Less obvious is what the notion of a "massless" string is. Wald is not as clear as he could be, but I assume he means that $T^{00}$ has only tension components. If the string is not massless, the tension varies because of the weight of the string. The notion of "massless" is mildly coordinate depedent, the coordinates used are the coordinates that are natural for a static observer.,

 

[PeterDonis]

Wald is not as clear as he could be, but I assume he means that $T^{00}$ has only tension components.

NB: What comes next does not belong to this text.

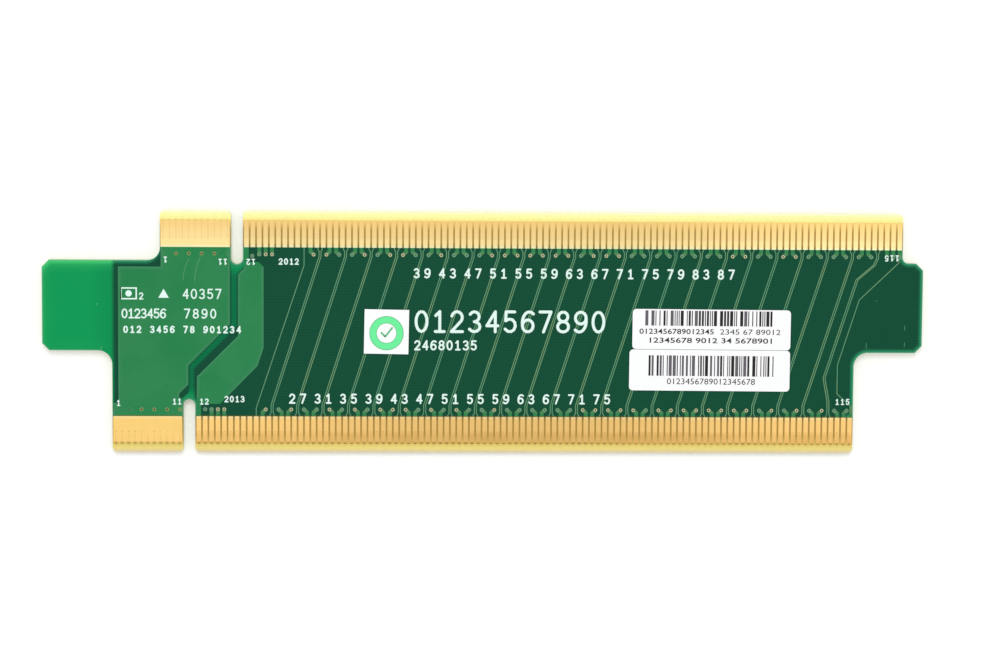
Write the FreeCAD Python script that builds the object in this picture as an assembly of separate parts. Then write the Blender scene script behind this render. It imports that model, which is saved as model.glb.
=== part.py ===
"""Passive riser card for a server board: a rigid laminated circuit card with a
double-sided edge connector along both long edges.

The card lies on its back: X runs along the connectors, Y across the card from the
lower connector to the upper one, and Z up, out of the front. The origin is under
the middle of the card. All sizes are in millimetres.

From back to front the card is a stack: outer copper, a resin-bonded glass layer,
an inner copper plane, the core, an inner plane, a glass layer and outer copper.
"""

import FreeCAD
import Part
import math
import os

# ---- contacts of the two edge connectors ----
contact_pitch = 1.0          # between contacts, along X
small_tab_count = 11         # contacts left of the key slot
main_tab_count = 104         # contacts right of the key slot
key_gap_pitches = 3          # pitches between the two contacts beside the key slot
contact_width = 0.72
contact_length = 4.2         # from the edge of the green lacquer to the tip
tip_setback = 0.05           # bare laminate between a contact's tip and the bevel
row_offset = 7.5             # the lower connector sits this far to the left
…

That's not my understanding. My understanding is that he means that $T^{00}$ (the energy density) is zero, and the only nonzero component is the tension, which would be a single diagonal space-space component in the radial direction, $T^{rr}$, in Schwarzschild coordinates. Of course this means the material of the string violates energy conditions and is therefore not physically realistic; but it simplifies the math.

 

[pervect]

That's not my understanding. My understanding is that he means that $T^{00}$ (the energy density) is zero, and the only nonzero component is the tension, which would be a single diagonal space-space component in the radial direction, $T^{rr}$, in Schwarzschild coordinates. Of course this means the material of the string violates energy conditions and is therefore not physically realistic; but it simplifies the math.

I thought that's what I said? Pure tension in the rest frame, the density is zero.

 

[PeterDonis]

Pure tension in the rest frame, the density is zero.

You said

I assume he means that $T^{00}$ has only tension components.

Perhaps you intended to say just $T$ instead of $T^{00}$?